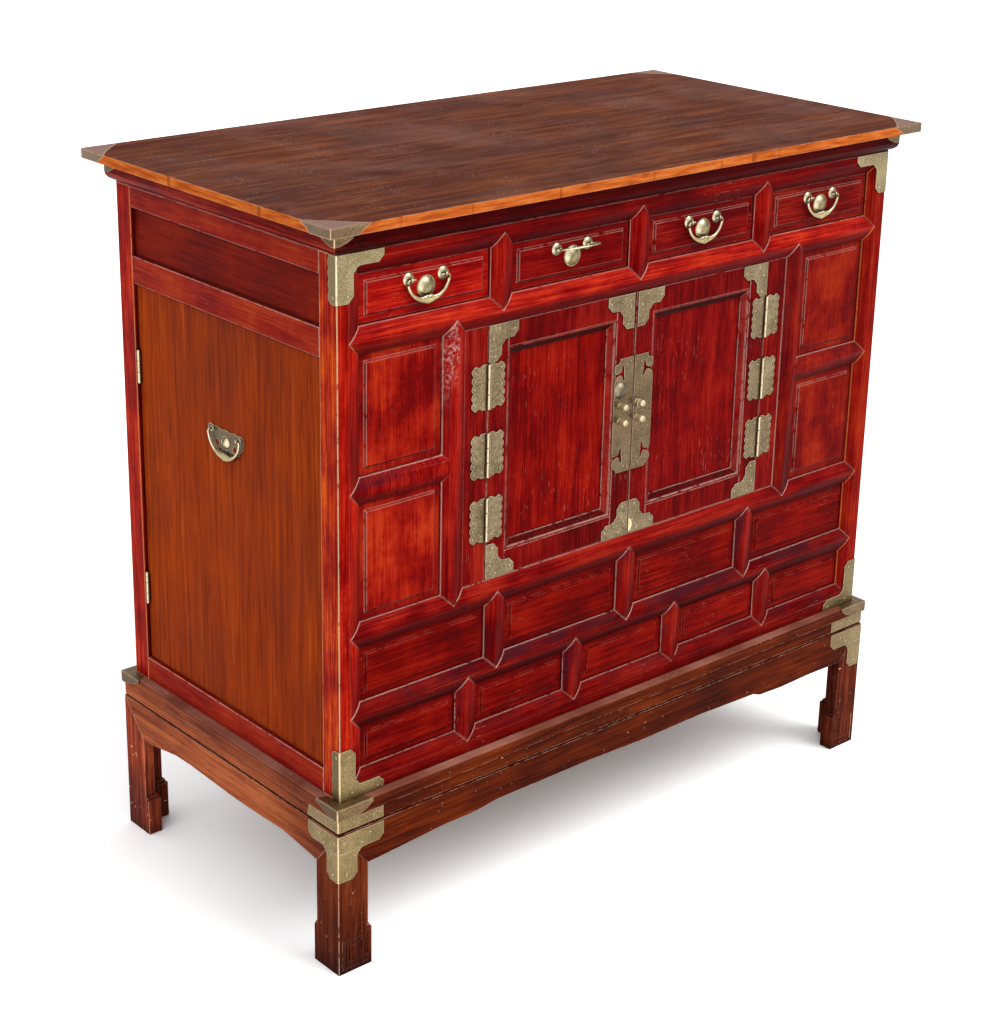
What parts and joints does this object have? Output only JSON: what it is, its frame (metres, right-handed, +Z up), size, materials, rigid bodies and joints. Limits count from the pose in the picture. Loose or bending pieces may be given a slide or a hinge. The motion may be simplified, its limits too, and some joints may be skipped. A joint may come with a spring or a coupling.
{
  "type": "bar cabinet",
  "caption": "Red lacquered bar cabinet with framed panels, double front doors, a row of drawers, hinged end doors and brass fittings on a low legged stand.",
  "frame": {"origin": "middle of the footprint on the floor, under the centre of the overall box", "axes": "+X along the front to the viewer's right, the front faces -Y, +Z up"},
  "size_m": [0.968, 0.5006, 0.911],
  "materials": {
    "stand_wood": "worn satin stain",
    "inside_wood": "plain planed wood",
    "back_wood": "dull stain",
    "top_veneer": "satin veneer",
    "end_door_veneer": "satin veneer",
    "end_panel_lacquer": "satin lacquer",
    "aged_brass": "dull aged brass",
    "worn_brass": "worn bright brass",
    "drawer_lacquer": "worn satin lacquer",
    "red_lacquer": "worn satin lacquer"
  },
  "bodies": {
    "case": {"stand_legs": "stand_wood", "stand_aprons": "stand_wood", "stand_frame": "stand_wood", "stand_brass": "aged_brass", "front_posts": "red_lacquer", "rear_posts": "red_lacquer", "front_top_rail": "red_lacquer", "drawer_rail": "red_lacquer", "sill_rail": "red_lacquer", "middle_rail": "red_lacquer", "bottom_rail": "red_lacquer", "drawer_muntins": "red_lacquer", "row_muntins": "red_lacquer", "column_muntins": "red_lacquer", "column_panels": "red_lacquer", "row_panels": "red_lacquer", "door_jambs": "red_lacquer", "end_rails": "red_lacquer", "end_upper_panels": "end_panel_lacquer", "back_frame": "back_wood", "back_panels": "back_wood", "bottom_board": "inside_wood", "partitions": "inside_wood", "shelves": "inside_wood", "dust_board": "inside_wood", "drawer_guides": "inside_wood", "cornice": "red_lacquer", "top_board": "top_veneer", "top_brass": "aged_brass", "case_corner_plates": "aged_brass", "fixed_hinge_leaves": "aged_brass"},
    "left_door": {"left_door_frame": "red_lacquer", "left_door_panel": "red_lacquer", "left_door_fittings": "aged_brass", "left_lock_plate": "aged_brass"},
    "right_door": {"right_door_frame": "red_lacquer", "right_door_panel": "red_lacquer", "right_door_fittings": "aged_brass", "right_lock_plate": "aged_brass"},
    "drawer_1_body": {"drawer_1": "drawer_lacquer", "drawer_handle_1": "worn_brass"},
    "drawer_bail_1_body": {"drawer_bail_1": "worn_brass"},
    "drawer_2_body": {"drawer_2": "drawer_lacquer", "drawer_handle_2": "worn_brass"},
    "drawer_bail_2_body": {"drawer_bail_2": "worn_brass"},
    "drawer_3_body": {"drawer_3": "drawer_lacquer", "drawer_handle_3": "worn_brass"},
    "drawer_bail_3_body": {"drawer_bail_3": "worn_brass"},
    "drawer_4_body": {"drawer_4": "drawer_lacquer", "drawer_handle_4": "worn_brass"},
    "drawer_bail_4_body": {"drawer_bail_4": "worn_brass"},
    "left_end_door_body": {"left_end_door": "end_door_veneer", "left_end_brass": "aged_brass"},
    "left_end_bail_body": {"left_end_bail": "worn_brass"},
    "right_end_door_body": {"right_end_door": "end_door_veneer", "right_end_brass": "aged_brass"},
    "right_end_bail_body": {"right_end_bail": "worn_brass"}
  },
  "joints": [
    {"name": "left_door_hinge", "type": "hinge", "parent": "case", "child": "left_door", "pos_m": [-0.23575, -0.21557, 0.59735], "axis": [0, 0, -1], "range_deg": [0, 165]},
    {"name": "right_door_hinge", "type": "hinge", "parent": "case", "child": "right_door", "pos_m": [0.23575, -0.21557, 0.59735], "axis": [0, 0, 1], "range_deg": [0, 165]},
    {"name": "drawer_1_slide", "type": "slide", "parent": "case", "child": "drawer_1_body", "axis": [0, -1, 0], "range_m": [0, 0.28]},
    {"name": "drawer_2_slide", "type": "slide", "parent": "case", "child": "drawer_2_body", "axis": [0, -1, 0], "range_m": [0, 0.28]},
    {"name": "drawer_3_slide", "type": "slide", "parent": "case", "child": "drawer_3_body", "axis": [0, -1, 0], "range_m": [0, 0.28]},
    {"name": "drawer_4_slide", "type": "slide", "parent": "case", "child": "drawer_4_body", "axis": [0, -1, 0], "range_m": [0, 0.28]},
    {"name": "drawer_bail_1_swing", "type": "hinge", "parent": "drawer_1_body", "child": "drawer_bail_1_body", "pos_m": [-0.32887, -0.21817, 0.8283], "axis": [-1, 0, 0], "range_deg": [0, 105]},
    {"name": "drawer_bail_2_swing", "type": "hinge", "parent": "drawer_2_body", "child": "drawer_bail_2_body", "pos_m": [-0.10963, -0.21817, 0.8283], "axis": [-1, 0, 0], "range_deg": [-105, 0]},
    {"name": "drawer_bail_3_swing", "type": "hinge", "parent": "drawer_3_body", "child": "drawer_bail_3_body", "pos_m": [0.10963, -0.21817, 0.8283], "axis": [-1, 0, 0], "range_deg": [0, 105]},
    {"name": "drawer_bail_4_swing", "type": "hinge", "parent": "drawer_4_body", "child": "drawer_bail_4_body", "pos_m": [0.32887, -0.21817, 0.8283], "axis": [-1, 0, 0], "range_deg": [0, 105]},
    {"name": "left_end_door_hinge", "type": "hinge", "parent": "case", "child": "left_end_door_body", "pos_m": [-0.4526, 0.18873, 0.502], "axis": [0, 0, -1], "range_deg": [0, 100]},
    {"name": "right_end_door_hinge", "type": "hinge", "parent": "case", "child": "right_end_door_body", "pos_m": [0.4526, 0.18873, 0.502], "axis": [0, 0, 1], "range_deg": [0, 100]},
    {"name": "left_end_bail_swing", "type": "hinge", "parent": "left_end_door_body", "child": "left_end_bail_body", "pos_m": [-0.4545, 0.00433, 0.609], "axis": [0, 1, 0], "range_deg": [0, 105]},
    {"name": "right_end_bail_swing", "type": "hinge", "parent": "right_end_door_body", "child": "right_end_bail_body", "pos_m": [0.4545, 0.00433, 0.609], "axis": [0, -1, 0], "range_deg": [0, 105]}
  ]
}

★ ★ ★

TASK BRIEF
Repeat the lines above exactly.

ANSWER TO THIS EXERCISE
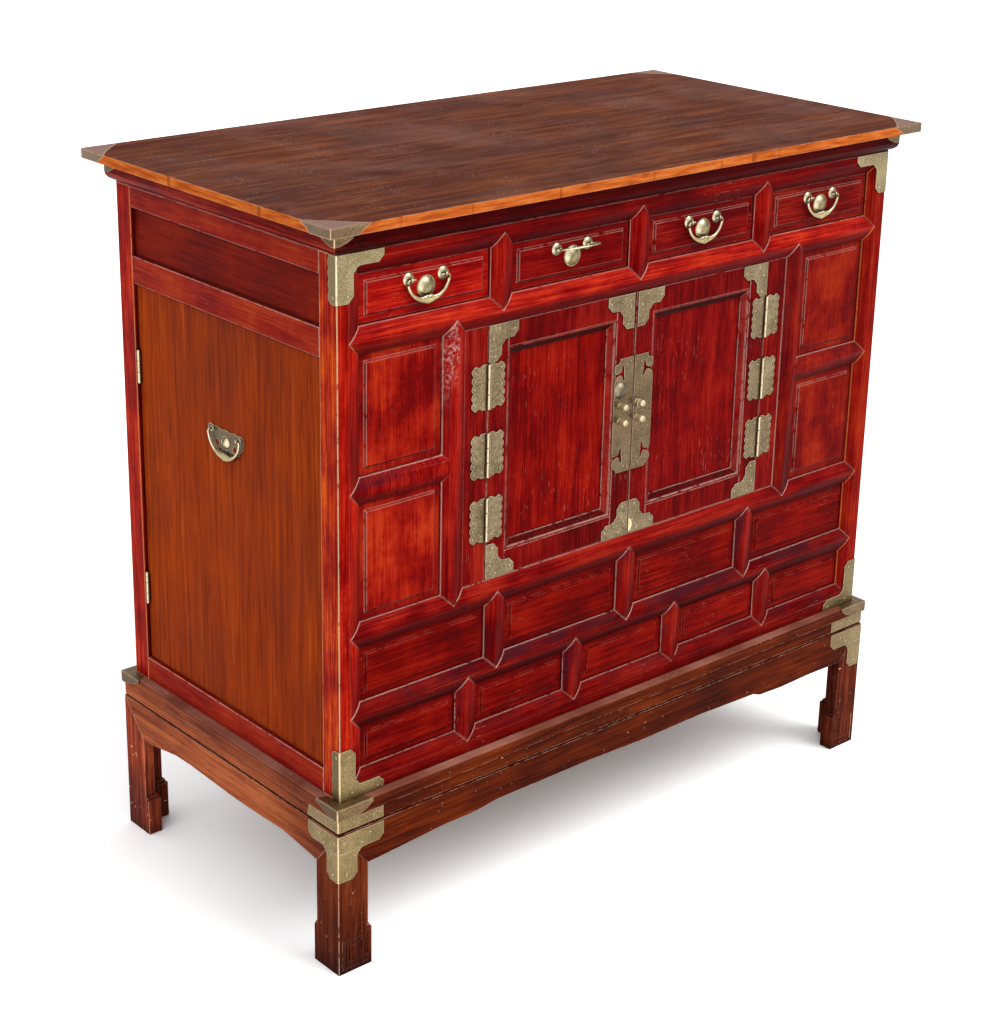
What parts and joints does this object have? Output only JSON: what it is, its frame (metres, right-handed, +Z up), size, materials, rigid bodies and joints. Limits count from the pose in the picture. Loose or bending pieces may be given a slide or a hinge. The motion may be simplified, its limits too, and some joints may be skipped. A joint may come with a spring or a coupling.
{
  "type": "bar cabinet",
  "caption": "Red lacquered bar cabinet with framed panels, double front doors, a row of drawers, hinged end doors and brass fittings on a low legged stand.",
  "frame": {"origin": "middle of the footprint on the floor, under the centre of the overall box", "axes": "+X along the front to the viewer's right, the front faces -Y, +Z up"},
  "size_m": [0.968, 0.5006, 0.911],
  "materials": {
    "stand_wood": "worn satin stain",
    "inside_wood": "plain planed wood",
    "back_wood": "dull stain",
    "top_veneer": "satin veneer",
    "end_door_veneer": "satin veneer",
    "end_panel_lacquer": "satin lacquer",
    "aged_brass": "dull aged brass",
    "worn_brass": "worn bright brass",
    "drawer_lacquer": "worn satin lacquer",
    "red_lacquer": "worn satin lacquer"
  },
  "bodies": {
    "case": {"stand_legs": "stand_wood", "stand_aprons": "stand_wood", "stand_frame": "stand_wood", "stand_brass": "aged_brass", "front_posts": "red_lacquer", "rear_posts": "red_lacquer", "front_top_rail": "red_lacquer", "drawer_rail": "red_lacquer", "sill_rail": "red_lacquer", "middle_rail": "red_lacquer", "bottom_rail": "red_lacquer", "drawer_muntins": "red_lacquer", "row_muntins": "red_lacquer", "column_muntins": "red_lacquer", "column_panels": "red_lacquer", "row_panels": "red_lacquer", "door_jambs": "red_lacquer", "end_rails": "red_lacquer", "end_upper_panels": "end_panel_lacquer", "back_frame": "back_wood", "back_panels": "back_wood", "bottom_board": "inside_wood", "partitions": "inside_wood", "shelves": "inside_wood", "dust_board": "inside_wood", "drawer_guides": "inside_wood", "cornice": "red_lacquer", "top_board": "top_veneer", "top_brass": "aged_brass", "case_corner_plates": "aged_brass", "fixed_hinge_leaves": "aged_brass"},
    "left_door": {"left_door_frame": "red_lacquer", "left_door_panel": "red_lacquer", "left_door_fittings": "aged_brass", "left_lock_plate": "aged_brass"},
    "right_door": {"right_door_frame": "red_lacquer", "right_door_panel": "red_lacquer", "right_door_fittings": "aged_brass", "right_lock_plate": "aged_brass"},
    "drawer_1_body": {"drawer_1": "drawer_lacquer", "drawer_handle_1": "worn_brass"},
    "drawer_bail_1_body": {"drawer_bail_1": "worn_brass"},
    "drawer_2_body": {"drawer_2": "drawer_lacquer", "drawer_handle_2": "worn_brass"},
    "drawer_bail_2_body": {"drawer_bail_2": "worn_brass"},
    "drawer_3_body": {"drawer_3": "drawer_lacquer", "drawer_handle_3": "worn_brass"},
    "drawer_bail_3_body": {"drawer_bail_3": "worn_brass"},
    "drawer_4_body": {"drawer_4": "drawer_lacquer", "drawer_handle_4": "worn_brass"},
    "drawer_bail_4_body": {"drawer_bail_4": "worn_brass"},
    "left_end_door_body": {"left_end_door": "end_door_veneer", "left_end_brass": "aged_brass"},
    "left_end_bail_body": {"left_end_bail": "worn_brass"},
    "right_end_door_body": {"right_end_door": "end_door_veneer", "right_end_brass": "aged_brass"},
    "right_end_bail_body": {"right_end_bail": "worn_brass"}
  },
  "joints": [
    {"name": "left_door_hinge", "type": "hinge", "parent": "case", "child": "left_door", "pos_m": [-0.23575, -0.21557, 0.59735], "axis": [0, 0, -1], "range_deg": [0, 165]},
    {"name": "right_door_hinge", "type": "hinge", "parent": "case", "child": "right_door", "pos_m": [0.23575, -0.21557, 0.59735], "axis": [0, 0, 1], "range_deg": [0, 165]},
    {"name": "drawer_1_slide", "type": "slide", "parent": "case", "child": "drawer_1_body", "axis": [0, -1, 0], "range_m": [0, 0.28]},
    {"name": "drawer_2_slide", "type": "slide", "parent": "case", "child": "drawer_2_body", "axis": [0, -1, 0], "range_m": [0, 0.28]},
    {"name": "drawer_3_slide", "type": "slide", "parent": "case", "child": "drawer_3_body", "axis": [0, -1, 0], "range_m": [0, 0.28]},
    {"name": "drawer_4_slide", "type": "slide", "parent": "case", "child": "drawer_4_body", "axis": [0, -1, 0], "range_m": [0, 0.28]},
    {"name": "drawer_bail_1_swing", "type": "hinge", "parent": "drawer_1_body", "child": "drawer_bail_1_body", "pos_m": [-0.32887, -0.21817, 0.8283], "axis": [-1, 0, 0], "range_deg": [0, 105]},
    {"name": "drawer_bail_2_swing", "type": "hinge", "parent": "drawer_2_body", "child": "drawer_bail_2_body", "pos_m": [-0.10963, -0.21817, 0.8283], "axis": [-1, 0, 0], "range_deg": [-105, 0]},
    {"name": "drawer_bail_3_swing", "type": "hinge", "parent": "drawer_3_body", "child": "drawer_bail_3_body", "pos_m": [0.10963, -0.21817, 0.8283], "axis": [-1, 0, 0], "range_deg": [0, 105]},
    {"name": "drawer_bail_4_swing", "type": "hinge", "parent": "drawer_4_body", "child": "drawer_bail_4_body", "pos_m": [0.32887, -0.21817, 0.8283], "axis": [-1, 0, 0], "range_deg": [0, 105]},
    {"name": "left_end_door_hinge", "type": "hinge", "parent": "case", "child": "left_end_door_body", "pos_m": [-0.4526, 0.18873, 0.502], "axis": [0, 0, -1], "range_deg": [0, 100]},
    {"name": "right_end_door_hinge", "type": "hinge", "parent": "case", "child": "right_end_door_body", "pos_m": [0.4526, 0.18873, 0.502], "axis": [0, 0, 1], "range_deg": [0, 100]},
    {"name": "left_end_bail_swing", "type": "hinge", "parent": "left_end_door_body", "child": "left_end_bail_body", "pos_m": [-0.4545, 0.00433, 0.609], "axis": [0, 1, 0], "range_deg": [0, 105]},
    {"name": "right_end_bail_swing", "type": "hinge", "parent": "right_end_door_body", "child": "right_end_bail_body", "pos_m": [0.4545, 0.00433, 0.609], "axis": [0, -1, 0], "range_deg": [0, 105]}
  ]
}